With a population of around 380 people, the enormity of Fiona’s impact is still being assessed.

“The magnitude didn’t really hit me until this week. I had some personal damages with my family in Port aux Basques. I had family, really close family, that lost houses and all their belongings, and yesterday was the only day I didn’t cry. I can’t say that for today. I had a cry today, but I got to see my family on Tuesday and see they were indeed okay. And I drove to work on Wednesday morning and thought, ‘Oh my God, what has happened? What has happened to our town?,” shared Farrell. “All this week has been foggy and grey, and now there is no colour left in the harbour anyway, and it’s this dreary, dreadful feeling, but at least the sun is out today.”

It wasn’t only the fishing structures that were damaged in the storm. Many homes also suffered damage.

“I have a couple of homes that sustained wind damages. I’ve got a lady who lives by herself. She has some damages to her roof and outside porch, and all these people are registered with the Red Cross. I have a gentleman who had to leave his house that night, him and his son, and are actually staying with his daughter because they can’t go back to their house. The sea didn’t take their house because of the way it was situated on the rock, but it took the shed. Everything that was in the basement, the sea burst through the doors and destroyed everything inside,” said Farrell.

She paused to take another call from a resident reporting another loss due to Fiona; a cabin at the bay and everything that was in it.

“I guess people are starting to go down that way,” said Farrell. “A lot of people have cabins in the Valley, and a lot of people down here have cabins down the bay, so I am guessing they are just getting down to check that stuff now.”

Even though the town of Port aux Basques issued evacuation orders in place and declared a state of emergency, Rose Blanche chose not to follow suit.

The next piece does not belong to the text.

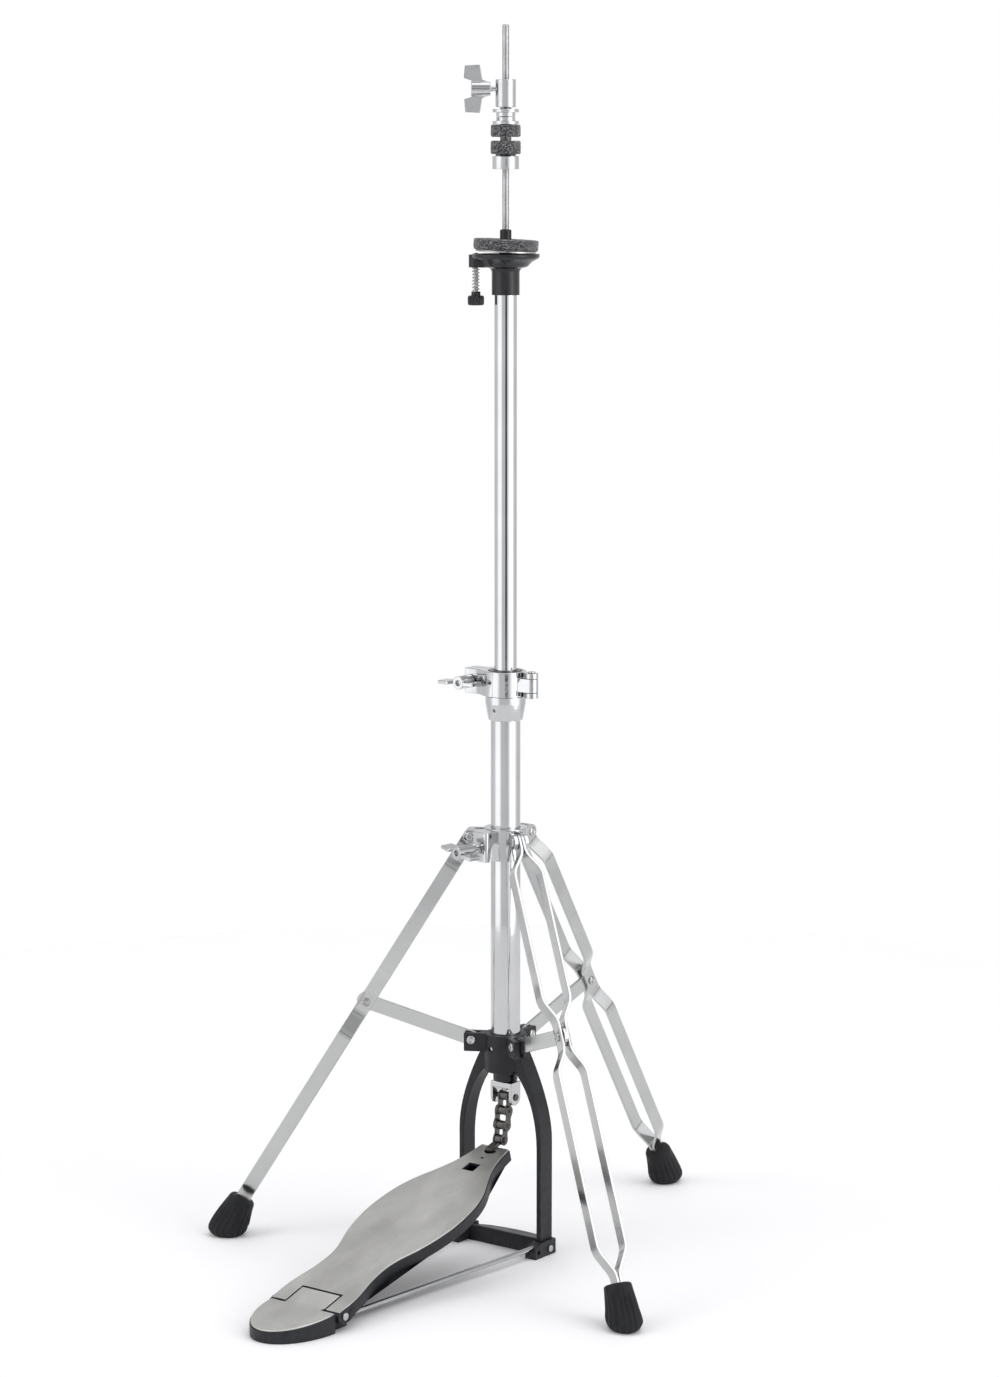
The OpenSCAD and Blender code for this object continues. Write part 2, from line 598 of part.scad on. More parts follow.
boss_y = -31;             // face of the boss that holds the wing screw
boss_a = -10;             // the boss's turn from -Y
collar_screw_z = 353;
module leg_collar() color([0.86, 0.87, 0.89]) difference() {
  union() {
    translate([0, 0, collar_z]) cylinder(r = collar_r, h = collar_h, $fn = 64);
    for (a = leg_dirs) at_leg(a) for (y = [2.95, -6.45]) {
      translate([12, y, collar_pivot_z - ear_r]) cube([collar_pivot_r - 12, 3.5, 2 * ear_r]);
      translate([collar_pivot_r, 0, collar_pivot_z]) along_y(ear_r, y, y + 3.5);
    }
    rotate([0, 0, boss_a]) translate([0, 0, collar_z + 0.8]) {
      translate([-9, boss_y + 3, 0]) cube([18, 20, 25.4]);
      translate([-6, boss_y, 0]) cube([12, 10, 25.4]);
      for (x = [-6, 6]) translate([x, boss_y + 3, 0]) cylinder(r = 3, h = 25.4, $fn = 32);
    }
  }
  translate([0, 0, collar_z - 1]) cylinder(r = tube_hole_r, h = collar_h + 2, $fn = 64);
  for (a = leg_dirs) at_leg(a) translate([collar_pivot_r, 0, collar_pivot_z]) along_y(pin_r, -20, 20);
  rotate([0, 0, boss_a]) translate([0, 0, collar_screw_z]) along_y(3.05, -40, -12);
}
module leg_pivot_pins() color([0.8, 0.8, 0.82]) {
  for (a = leg_dirs) at_leg(a) translate([collar_pivot_r, 0, collar_pivot_z]) {
    along_y(pin_r, -6.6, 6.6);
    along_y(3.9, 6.5, 7.9);
    along_y(3.9, -7.9, -6.5);
  }
}
module collar_wing_screw() color([0.86, 0.87, 0.89]) rotate([0, 0, boss_a])
  translate([0, boss_y - 0.4, collar_screw_z]) rotate([0, 0, -90]) rotate([80, 0, 0])
    wing_screw(3, 18.4, 4, 5.5, 5.6, 20, 38);

strap_line = rounded([[-strap_w / 2, pinched], [12, pinched], [28, strap_spread], [knee_l - 30, strap_spread],
  [knee_l - 14, knee_pinch], [knee_l + 14, knee_pinch], [knee_l + 30, strap_spread],
  [foot_start - 28, strap_spread], [foot_start - 8, pinched], [foot_start + 20, pinched]], 5);
module strap() {
  difference() {
    intersection() {
      translate([0, 0, -strap_w / 2]) linear_extrude(strap_w) polygon(ribbon(strap_line, strap_t));
      rotate([90, 0, 0]) translate([0, 0, -40]) linear_extrude(80) {
        circle(d = strap_w);
        translate([0, -strap_w / 2]) square([foot_start + 20, strap_w]);
      }
    }
    along_y(pin_r + slack, -20, 20);
    translate([knee_l, 0, 0]) along_y(pin_r, -20, 20);
  }
}
module knee_rivet() {
  head = knee_pinch + strap_t / 2;
  translate([knee_l, 0, 0]) {
    along_y(pin_r, -head - 0.1, head + 0.1);
    along_y(3.6, head + 0.02, head + 1.5);
    along_y(3.6, -head - 1.5, -head - 0.02);
  }
}
module leg(a) color([0.84, 0.85, 0.87]) along_leg(a) {
  strap();
  mirror([0, 1, 0]) strap();
  knee_rivet();
}
foot_tilt = 27;
foot_r = collar_pivot_r + foot_start * sin(leg_tilt);
foot_z = collar_pivot_z - foot_start * cos(leg_tilt);
// A leaning, flared rubber foot, longer outwards than across, whose lower end is rounded off to stand flat
module foot(a) color([0.05, 0.05, 0.055]) difference() {
  at_leg(a) intersection() {
    for (lean = [foot_tilt - 4, foot_tilt + 4]) translate([foot_r, 0, foot_z]) rotate([0, 180 - lean, 0])
      rotate_extrude($fn = 48) polygon([[0, 0], [9.8, 0], [11.2, 0.7], [11.7, 2.2], [12.8, 11], [13.8, 20],
        [14.8, 28], [15.6, 33], [17, 44], [0, 44]]);
    for (x = [11.2, 16.2]) translate([foot_r + x, 0, 0]) rotate_extrude($fn = 48) polygon([[0, 0], [9.5, 0],
      [12, 1.8], [14, 4.8], [15, 8.5], [15.8, 12], [24, 19], [40, 31], [40, 60], [0, 60]]);
  }
  along_leg(a) translate([foot_start - 20, -2.8, -strap_w / 2 - 0.05]) cube([40.1, 5.6, strap_w + 0.1]);
}
module stretcher(a) color([0.84, 0.85, 0.87]) at_leg(a)
  translate([hub_pivot_r, 0, hub_pivot_z]) rotate([0, -stretcher_rise, 0])
    translate([0, stretcher_t / 2, 0]) rotate([90, 0, 0]) linear_extrude(stretcher_t) difference() {
      union() {
        circle(d = strap_w);
        translate([0, -strap_w / 2]) square([stretcher_l, strap_w]);
        translate([stretcher_l, 0]) circle(r = 8.5);
      }
      circle(r = pin_r + slack);
      translate([stretcher_l, 0]) circle(r = knee_slot_r);
    }

arch_frame();
base_plate();
lower_tube();
tube_collar();
clamp_body();
tube_bushing();
rod_bush();
base_rods();
bracket_bolts();
heel_plate();
heel_top();
hinge_axle();
hub_pins();
small_screws();
clamp_bolt();
clamp_hinge_pin();
footboard();
footboard_plate();
toe_hook();
upper_rod();
lower_rod();
rod_coupler();
rod_clevis();
clevis_pin();
spring_collar();
return_spring();
chain_inner_plates();
chain_outer_plates();
chain_pins();
chain_rollers();
upper_tube();
seat_cup();
tilt_spring();
seat_washer();
seat_felt();
tilt_screw();
tilt_knob();
clutch_body();
clutch_tube();
clutch_felt_upper();
clutch_felt_lower();
clutch_washer();
clutch_wing_screw();
jam_nut_upper();
jam_nut_lower();
clutch_nut();
clamp_jaw();
clamp_wing_nut();
leg_collar();
leg_pivot_pins();
collar_wing_screw();
leg(leg_left_a);  // leg_left
leg(leg_right_a);  // leg_right
leg(leg_rear_a);  // leg_rear
foot(leg_left_a);  // foot_left
foot(leg_right_a);  // foot_right
foot(leg_rear_a);  // foot_rear
stretcher(leg_left_a);  // stretcher_left
stretcher(leg_right_a);  // stretcher_right
stretcher(leg_rear_a);  // stretcher_rear
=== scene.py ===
"""Hi-hat stand: finished surfaces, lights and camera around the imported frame."""

import json
import math

import bmesh
import bpy
from mathutils import Matrix, Vector


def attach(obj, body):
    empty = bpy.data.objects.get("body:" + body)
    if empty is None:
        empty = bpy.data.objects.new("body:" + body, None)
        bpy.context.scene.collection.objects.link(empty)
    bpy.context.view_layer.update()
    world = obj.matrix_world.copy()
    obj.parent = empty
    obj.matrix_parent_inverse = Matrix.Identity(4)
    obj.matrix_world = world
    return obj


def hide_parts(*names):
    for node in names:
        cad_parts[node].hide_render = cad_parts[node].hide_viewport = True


bl_info = {
    "name": "Hi-hat stand finish",
    "version": (1, 0, 0),
    "blender": (4, 5, 0),
    "location": "3D View > Sidebar > Hi-hat stand",
    "description": "Builds the finished pieces of a hi-hat stand on its packed frame",
    "category": "Object",
}

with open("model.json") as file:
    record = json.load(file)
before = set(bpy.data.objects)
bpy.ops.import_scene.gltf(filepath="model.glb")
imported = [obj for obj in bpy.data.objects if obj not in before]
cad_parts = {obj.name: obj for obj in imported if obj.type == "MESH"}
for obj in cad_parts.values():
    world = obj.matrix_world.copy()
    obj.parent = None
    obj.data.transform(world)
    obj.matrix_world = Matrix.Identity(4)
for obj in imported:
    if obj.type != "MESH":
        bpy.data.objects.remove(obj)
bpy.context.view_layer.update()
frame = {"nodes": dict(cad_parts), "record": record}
BODY = {node: body for body, nodes in frame["record"]["behaviour"]["bodies"].items() for node in nodes}

MM = 0.001
AXIS_Y, AXIS_Z = Vector((0, 1, 0)), Vector((0, 0, 1))
LEGS = {"left": -150.0, "right": -30.0, "rear": 90.0}
NODE_MERGE = 0.02 * MM
NODE_FLATNESS = math.radians(0.6)

# The stage, in metres, degrees and watts

CAMERA_SPOT = (1.8063, -2.3953, 0.9345)
CAMERA_TURN = 37.11
CAMERA_DIP = 8.477
CAMERA_LENS = 93.71
FLOOR_RADIUS = 1.3
FLOOR_SIDES = 96
LAMPS = (
    # name, place, the point it looks at, width and height, power
    ("key softbox", (-1.6, -2.4, 2.6), (0, 0, 0.5), (1.6, 1.6), 14),
    ("fill softbox", (2.8, 0.6, 1.6), (0, 0, 0.5), (1.2, 1.8), 5),
    ("top softbox", (0.2, 0.4, 3.4), (0, 0, 0), (2.2, 2.2), 16),
)


# Places of the tripod, the pedal and the seat, in millimetres

COLLAR_PIVOT = (29.5, 360.6)
KNEE = (120.5, 212.9)
HUB_PIVOT = (29.0, 183.0)
LEG_TILT = math.atan2(KNEE[0] - COLLAR_PIVOT[0], COLLAR_PIVOT[1] - KNEE[1])
STRETCHER_RISE = math.atan2(KNEE[1] - HUB_PIVOT[1], KNEE[0] - HUB_PIVOT[0])
KNEE_LENGTH = math.hypot(KNEE[0] - COLLAR_PIVOT[0], COLLAR_PIVOT[1] - KNEE[1])
KNEE_FACE = 4.62
FOOT_START = 384.0
FOOT_LEAN = math.radians(27)
BOARD_PLACE = Matrix.Translation((0, -263, 13)) @ Matrix.Rotation(math.radians(16.3), 4, "X")
CHAIN_PLACE = Matrix.Translation((0, 0, 133.15)) @ Matrix.Rotation(math.radians(-11.35), 4, "X")
CHAIN_PITCH = 12.7
ROD_RADIUS = 3.0
SPRING_FOOT = 164.2
TILT_TURN = Matrix.Rotation(math.radians(-150), 4, "Z")
SEAT_PLACE = (TILT_TURN @ Matrix.Translation((-25, 0, 853)) @ Matrix.Rotation(math.radians(-2.5), 4, "Y")
              @ Matrix.Translation((25, 0, 0)))
TILT_SCREW_PLACE = TILT_TURN @ Matrix.Translation((25, 0, 0))


def leg_place(angle):
    """A leg's own frame: x down the leg from its top pivot, y across the pair of straps."""
    return (Matrix.Rotation(math.radians(angle), 4, "Z")
            @ Matrix.Translation((COLLAR_PIVOT[0], 0, COLLAR_PIVOT[1]))
            @ Matrix.Rotation(math.pi / 2 - LEG_TILT, 4, "Y"))


def stretcher_place(angle):
    """A stretcher's own frame: x out from the hub's pivot, y through its thickness."""
    return (Matrix.Rotation(math.radians(angle), 4, "Z")
            @ Matrix.Translation((HUB_PIVOT[0], 0, HUB_PIVOT[1]))
            @ Matrix.Rotation(-STRETCHER_RISE, 4, "Y"))


# Settings a user would change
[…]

“There was really no big concern at the time. We are really sheltered, and (we have) the protection of what we call ‘The Neck’ towards the lighthouse, and King’s Island. So there was really no big concern for an evacuation, even that morning when it was daylight and the waves were still coming. It was high tide and there were waves and water, more than normal, but there still wasn’t a need that we were concerned about at that time. Even for the state of emergency, same thing,” explained Farrell. “We got up that morning and once you get out and about you realize, ‘Oh, thank God nobody lost their house.’ Now we’ve got another guy who has to leave his house because he realized it has shifted off its foundation. It’s still standing, but if anybody from around here looked at it, they could see that it has shifted. Somebody from away might not know, but he had to leave, and with all the debris in the harbour, because he is right on the harbour, the same things that are in the harbour are in his basement. They are under his house.”

Battiste-Farrell said she called around on Sunday evening, checking up on residents and making sure everyone was okay.

“My first call when I came back to work on Monday morning was a woman in her 80’s and she was telling me how scared she was. Even though her daughter and her son-in-law came in and removed her from her house, she said she never witnessed the likes. I could hear it in her voice and I was thinking to myself, ‘My mom was over with me. We were scared,’” shared Battiste-Farrell. “Then all these names started coming in my mind and I was thinking, ‘Did this person sleep? Was this one okay.’”

Adam Spicer experienced a part of the storm from a vantage point that most people wouldn’t dare to go. Spicer was on the boardwalk during the high tide and was shocked at the amount of water that was rolling in.

“I just wanted to come and look around. I didn’t think it was going to hurt anything. At the time it wasn’t really doing nothing. It was just coming in and going out,” said Spicer. “I was thinking, where is it going to stop at?”

Spicer said that as the sea rolled in, there was nowhere for it to go, so the water levels continued to rise.

“You had to be here to see it,” said Spicer.

William Rumboldt, 81, and his dog, Timber. – © René J. Roy / Wreckhouse Press

George Upwards returned to his home on a few days after Fiona, on Wednesday evening, Sept. 28, but he had been keeping tabs on what was happening in the meantime.

“I was seeing pictures coming in myself, on our tablets and on the news and everything.”

He even lost his vegetable garden.

“You really have to know it to be able to see and believe what’s happened here,” said Upwards.

William Rumbolt, 81, who lives on the waterfront in Diamond Cove, lost his storehouse during Fiona.

“We had to leave because we got water in the house, in the kitchen and the dining room. We went over to my son-in-law’s,” said Rumbolt.

The loss of the stage was significant because like many others, he used it to store things and those contents were washed away also.

“I had a lot of stuff in there, a lot of gear in there. Our house is badly damaged around. My roof is completely gone,” said Rumbolt.

Rumbolt says that he and his wife, Pearl, were afraid despite living alongside the water for decades.

“First time I’ve ever seen something like this.”